Visual representation of the magnetoresistance and magneto-Seebeck effects at 300 K for a four monolayer barrier thickness. Both $\mathsf{\text{T}}$ [Eq. (5)] and $\mathsf{\text{G}}$ [Eq. (8)] are plotted vs energy for both devices. The lighter curves correspond to $\mathsf{\text{T}}$ (unitless) while the darker curves represent $\mathsf{\text{G}}$ (${\mathrm{Ry}}^{-1}$). Only the magnetization directions yielding the high/low (blue/red) magnetoresistance states are shown.
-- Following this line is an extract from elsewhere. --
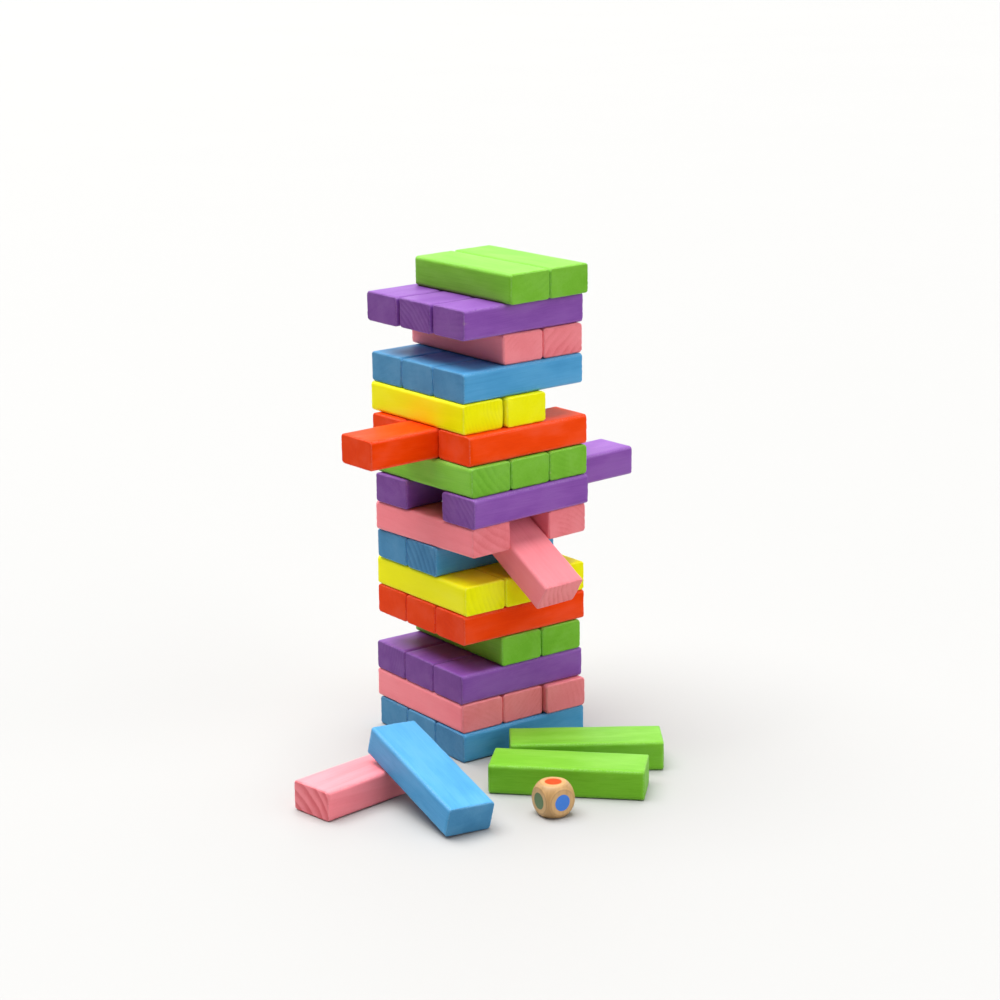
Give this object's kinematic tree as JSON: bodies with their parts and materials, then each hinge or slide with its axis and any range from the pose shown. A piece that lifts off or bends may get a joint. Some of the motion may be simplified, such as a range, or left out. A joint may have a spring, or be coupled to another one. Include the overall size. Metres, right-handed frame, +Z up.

The energy integral of $\mathsf{\text{G}}$ (the area under a darker curve) gives the conductance up to a factor of $e^2/h$ [Eq. (6)]. The weighted center of $\mathsf{\text{G}}$ (a vertical dashed line) gives the Seebeck coefficient up to a factor of $e/hTG$ [Eq. (7)]. While the normal MTJ displays a larger variation in the integral of $\mathsf{\text{G}}$, the AMTJ exhibits a greater variation in the asymmetry of $\mathsf{\text{G}}$. The difference in Seebeck coefficients and corresponding magneto-Seebeck ratios are shown for comparison.

Figure 5

Normalized conductance vs magnetization direction, shown for various numbers of MgO monolayers (ML) in the barrier (top panel). TAMR ($\mathrm{CoPt}\text{/}\mathrm{MgO}\text{/}\mathrm{Pt}$, middle panel) and TMR ($\mathrm{CoPt}\text{/}\mathrm{MgO}\text{/}\mathrm{CoPt}$, bottom panel) ratio vs barrier thickness, plotted for various temperatures and included numbers of ${\mathbf{k}}_{\left|\right|}$ points. While the TAMR curve peaks at five MgO monolayers, the TMR curve saturates as barrier thickness increases. The TMR ratios exceed the TAMR ratios by one order of magnitude.

Figure 6

(a) The Seebeck coefficient vs temperature, plotted for both devices and all magnetization directions (four MgO monolayers). Both devices produce Seebeck coefficients of similar strength. In addition, both devices produce comparable differences in the Seebeck coefficient (b) and magneto-Seebeck ratios (c) for all barrier thicknesses simulated. Furthermore, the TAMS ratio surpasses the TMS ratio for small barrier thicknesses, in contrast to the magnetoresistance ratios [Figs. 5 and 5], which behave oppositely for all barrier thicknesses.